Expected behavior As per documentation and code it should go through the steps in the below order as default process control behaviour ,ie,

    logger.info(actions.summary(ProcessSteps.CREATE_DB))
    if not actions.skipped(ProcessSteps.CREATE_DB):
        db_provider.create_database()

    logger.info(actions.summary(ProcessSteps.RESTORE_DB))
    if not actions.skipped(ProcessSteps.RESTORE_DB):
        db_provider.restore_database(input_path)

    logger.info(actions.summary(ProcessSteps.ANONYMIZE_DB))
    if not actions.skipped(ProcessSteps.ANONYMIZE_DB):
        db_provider.anonymize_database(strategy)

    logger.info(actions.summary(ProcessSteps.DUMP_DB))
    if not actions.skipped(ProcessSteps.DUMP_DB):
        db_provider.dump_database(output_path)

    logger.info(actions.summary(ProcessSteps.DROP_DB))
    if not actions.skipped(ProcessSteps.DROP_DB):
        db_provider.drop_database()

Additional context

rwnx commented 2 years ago

However, there's no reason to think it didnt create the database. It's just that it doesn't log anything when it does. Remember that the schema for the database comes from the dumpfile and not the CREATE_DB step.

I understand that the table doesn't exist at anonymization-time, though. If i was looking into this, I'd start by making absolutely sure that the table in question is in the dumpfile/sql and that the strategyfile is referencing it correctly, including any options like schema, etc.

To be clear, have you tried restoring this dumpfile manually, and does that work (i.e is the table present there?).

armorKing11 commented 2 years ago

The pynonymizer works correctly if you use the only_step parameter in the run() call for all the steps specified individually which is my current workaround ,ie,

1. CREATE_DB
2. RESTORE_DB
3. ANONYMIZE_DB
4. DUMP_DB

What is does not appear to do is go through its default process control as you specified in the readme and code as i mentioned in my above comments. I will look into enabling a logger to access the pynonymizer logs at a hopefully higher verbosity level to investigate the issue more over the weekend Thanks for the quick response @rwnx

rwnx commented 2 years ago

At the moment, to go further on this I think we need to put together a replication case we can test against.

The information provided here would indicate something seriously wrong with the normal flow of the tool, which we definitely don't want, but likewise, doesn't seem to happen in any of our tests.

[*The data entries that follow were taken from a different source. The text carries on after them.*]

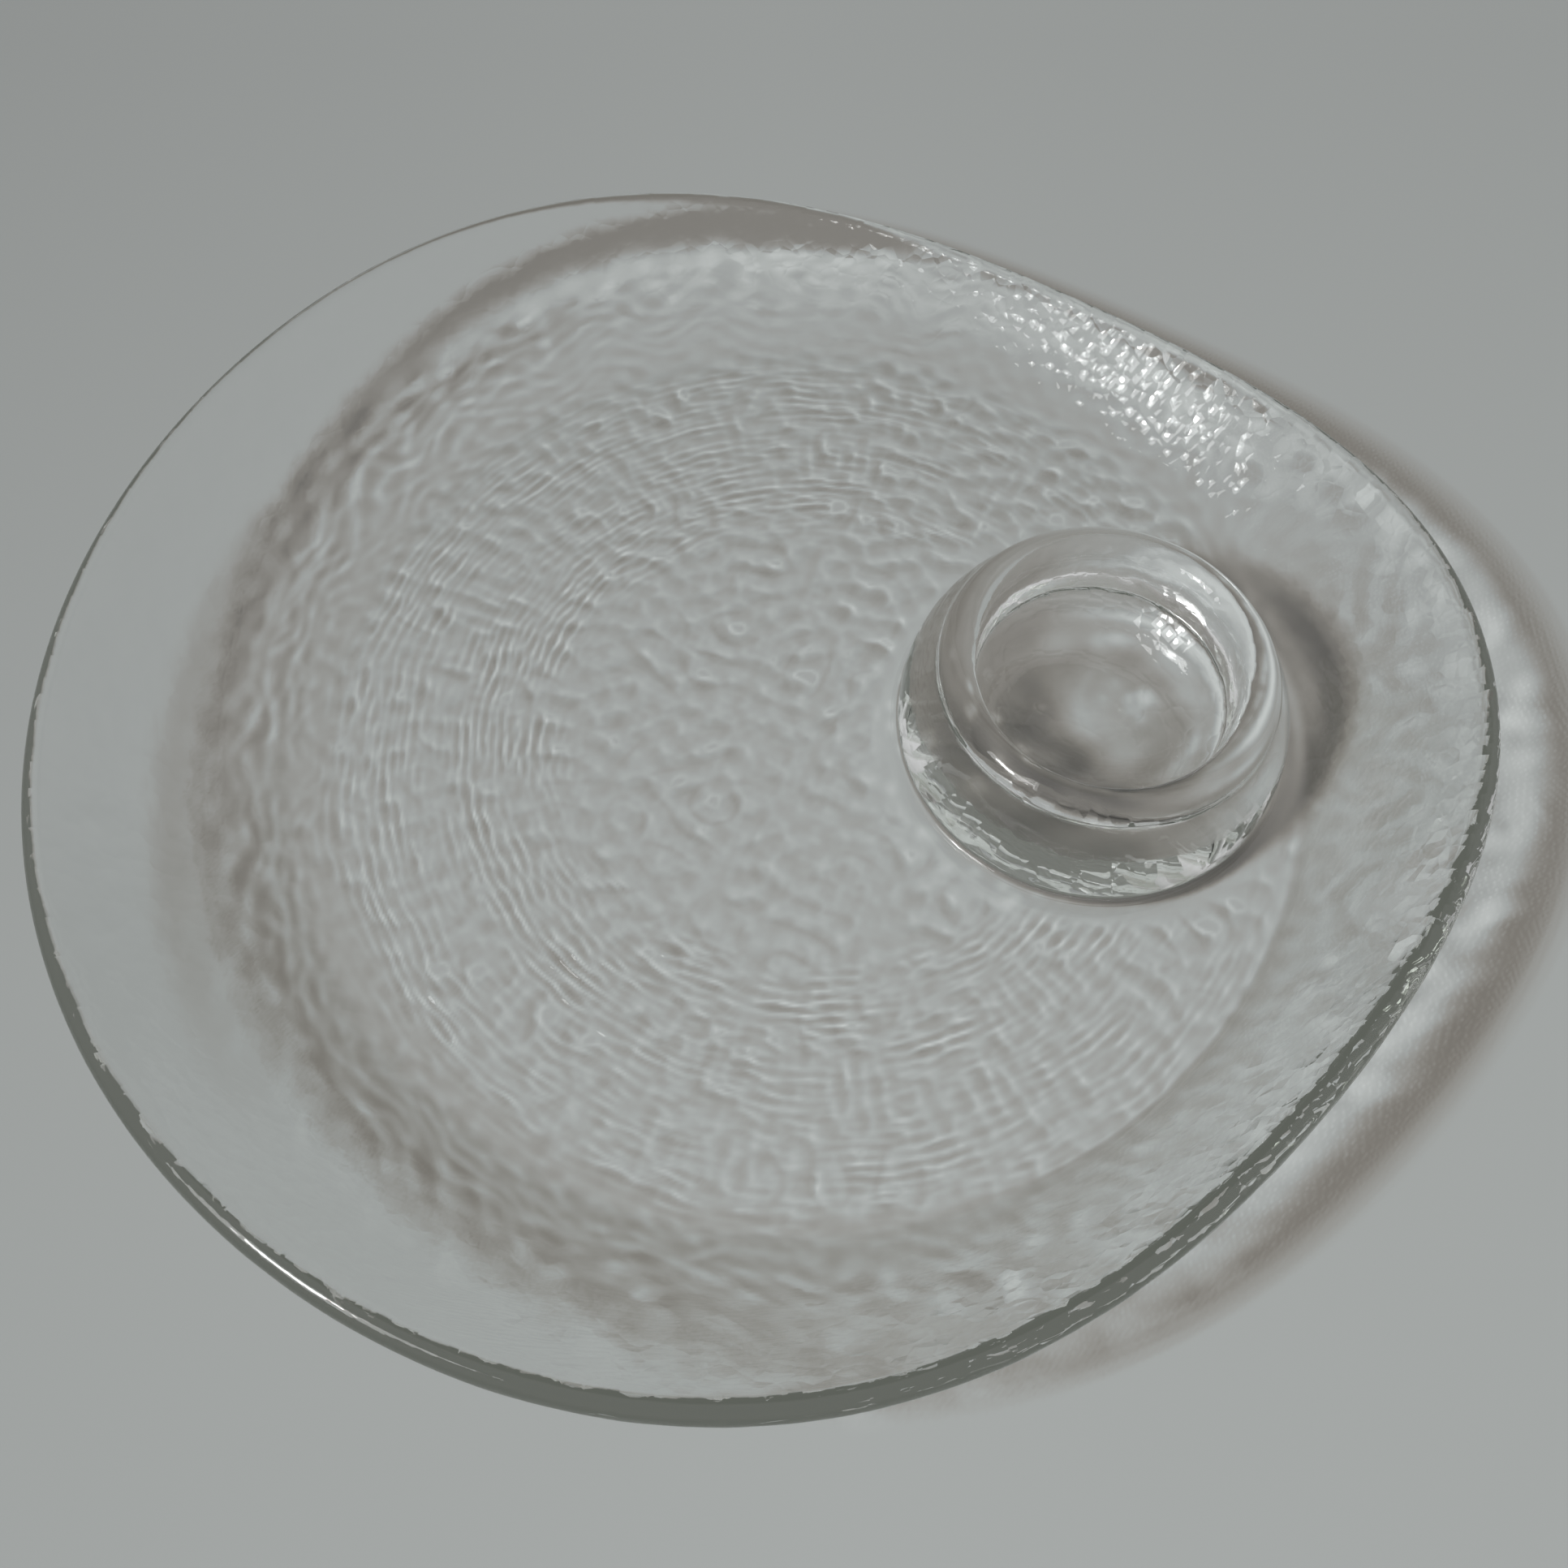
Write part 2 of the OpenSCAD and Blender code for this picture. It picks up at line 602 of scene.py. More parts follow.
@dataclass(frozen=True)
class PlateShell:
    """The plate's glass: its form with the hammered underside, as a closed mesh."""

    form: PlateForm
    hammered: HammeredFace
    upper_wave: Ripple = Ripple(31, 9 * MM, 22 * MM)
    upper_wave_h: float = 0.02 * MM
    upper_sunk: float = 2.0
    upper_from: Onset = Onset(0.0, 0.25)
    upper_until: Onset = Onset(0.8, 0.2)
    relief_fade: float = 3.0
    rim_edge: Onset = Onset(-8 * MM, 4 * MM)
    rim_knocks: float = 0.2
    right_side: Sector = Sector(-0.3, 0.6)
    right_knocks: float = 0.4
    dip_side: Sector = Sector(math.radians(62), math.radians(34))
    dip_from: Onset = Onset(114 * MM, 8 * MM)
    wall_knocks: float = 0.3
    wall_from: Onset = Onset(109 * MM, 9 * MM)
    around: int = 432
    fine_bands: tuple[tuple[float, float], ...] = ((58 * MM, 84 * MM), (92 * MM, 111 * MM))
    fine_step: float = 0.52 * MM
    plain_step: float = 0.95 * MM
    wall_steps: int = 34
    rim_steps: int = 10
    upper_steps: int = 24
    inner_rings: int = 8

    def stations(self) -> list[Station]:
        """Lists the section's stations.

        Returns:
            The stations, from the middle of the underside round the rim to the middle above.
        """
        floor = []
        r = 0.0
        while r < self.form.floor_r - self.fine_step / 2:
            floor.append(Station(Face.UNDER, radius=r))
            fine = any(start < r < end for start, end in self.fine_bands)
            r += self.fine_step if fine else self.plain_step
        under = [Station(Face.UNDER, i / self.wall_steps) for i in range(self.wall_steps)]
        rim = [Station(Face.RIM, i / self.rim_steps) for i in range(self.rim_steps + 1)]
        upper = [Station(Face.UPPER, 1 - i / self.upper_steps) for i in range(1, self.upper_steps + 1)]
        inner = [Station(Face.UPPER, radius=self.form.floor_r * (1 - i / self.inner_rings))
                 for i in range(1, self.inner_rings + 1)]
        return floor + under + rim + upper + inner

    def warp(self, co: np.ndarray, stations: list[Station]) -> np.ndarray:
        """Wraps a flat grid into the plate: one side runs round it, the other along its section.

        Args:
            co: The grid's corners, from -1 to 1 both ways.
            stations: The section's stations.

        Returns:
            The corners' places on the plate.
        """
        a = np.rint((co[:, 0] + 1) / 2 * self.around) % self.around * 2 * math.pi / self.around
        k = np.rint((co[:, 1] + 1) / 2 * (len(stations) - 1)).astype(int)
        face = np.array([station.face.value for station in stations])[k]
        share = np.array([station.share for station in stations])[k]
        radius = np.array([station.radius for station in stations])[k]
        flat = radius >= 0
        base_r, _ = self.form.place(a, face, share)
        base_r = np.where(flat, radius, base_r)
        spots = Spots(base_r * np.cos(a), base_r * np.sin(a))
        below = np.where(face == Face.UNDER.value, 1.0, 0.0)
        below += np.where(face == Face.RIM.value, np.clip(1 - self.relief_fade * share, 0, 1), 0.0)
        waved = self.upper_from.at(share) * (1 - self.upper_until.at(share))
        above = np.where((face == Face.UPPER.value) & ~flat, waved, 0.0)
        cut = below * self.hammered.depth(spots)
        cut += above * self.upper_wave_h * (self.upper_sunk + self.upper_wave.at(spots))
        wall_r, wall_z = self.form.place(a, face, share, cut)
        r = np.where(flat, radius, wall_r)
        level = np.where(face == Face.UNDER.value, cut, self.form.floor_t)
        z = np.where(flat, level, wall_z)
        return np.stack([r * np.cos(a), r * np.sin(a), z], axis=-1)

    def build(self) -> bpy.types.Object:
        """Models the plate from a grid that is wrapped round and drawn out to its place.

        Returns:
            The plate.
        """
        stations = self.stations()
        bm = bmesh.new()
        bmesh.ops.create_grid(bm, x_segments=self.around, y_segments=len(stations) - 1, size=1.0)
        mesh = bpy.data.meshes.new("plate_grid")
        bm.to_mesh(mesh)
        mesh.vertices.foreach_set("co", self.warp(places(mesh), stations).ravel())
        bm.clear()
        bm.from_mesh(mesh)
        bpy.data.meshes.remove(mesh)
        bmesh.ops.remove_doubles(bm, verts=bm.verts, dist=MERGED)
        plate = finished_object("plate_glass", bm)
        self.mark_knocks(plate.data)
        return plate

    def mark_knocks(self, mesh: bpy.types.Mesh) -> None:
        """Marks how strongly the plate is knocked: along the rim, at the dip and on the wall.

        Args:
            mesh: The plate's mesh.
        """
        spots = Spots(*places(mesh).T[:2])
        r = spots.r
        a = spots.a
        edge = self.rim_edge.at(r - self.form.reach(a))
        rim = (self.rim_knocks + self.right_knocks * self.right_side.at(a)) * edge
        dip = self.dip_side.at(a) * self.dip_from.at(r)
        wall = self.wall_knocks * self.wall_from.at(r) * (1 - edge)
        mark_points(mesh, Mark.KNOCKED, np.clip(rim + dip + wall, 0, 1))


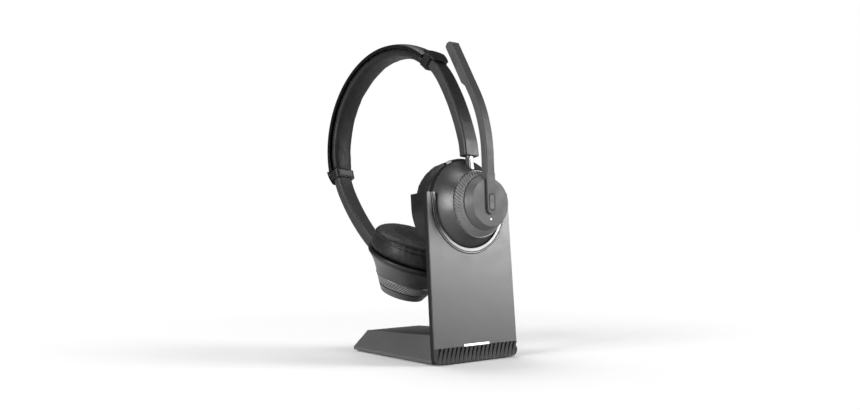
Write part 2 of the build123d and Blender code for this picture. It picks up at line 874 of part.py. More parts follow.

Can you give any more info about your use case?

How big is the dumpfile you're restoring? ( My thinking is it might be related to the fix in #98 ). If you try against the current master, that could be useful. alternatively, wait for this change to ship in the next release !

armorKing11 commented 2 years ago

The dump file i am restoring is only about 50 MB and i was using the code in master , but looking at the version ( i am using 1.21.3) , i assume the #98 fix is available in 1.22.0 ? The release history at https://pypi.org/project/pynonymizer/1.22.0/#history does not tell me what fixes are included in that release . Can you please confirm if the fix is present in 1.22.0 release , @rwnx ?

rwnx commented 2 years ago

Hi, yes, that's present in v1.22.0.

If you want to know what's in each release, you can check out the CHANGELOG or compare git tags.

armorKing11 commented 2 years ago

Thanks @rwnx !!

rwnx commented 2 years ago

I'm assuming this was fixed for you, so am closing this issue. Let me know if that's not the case.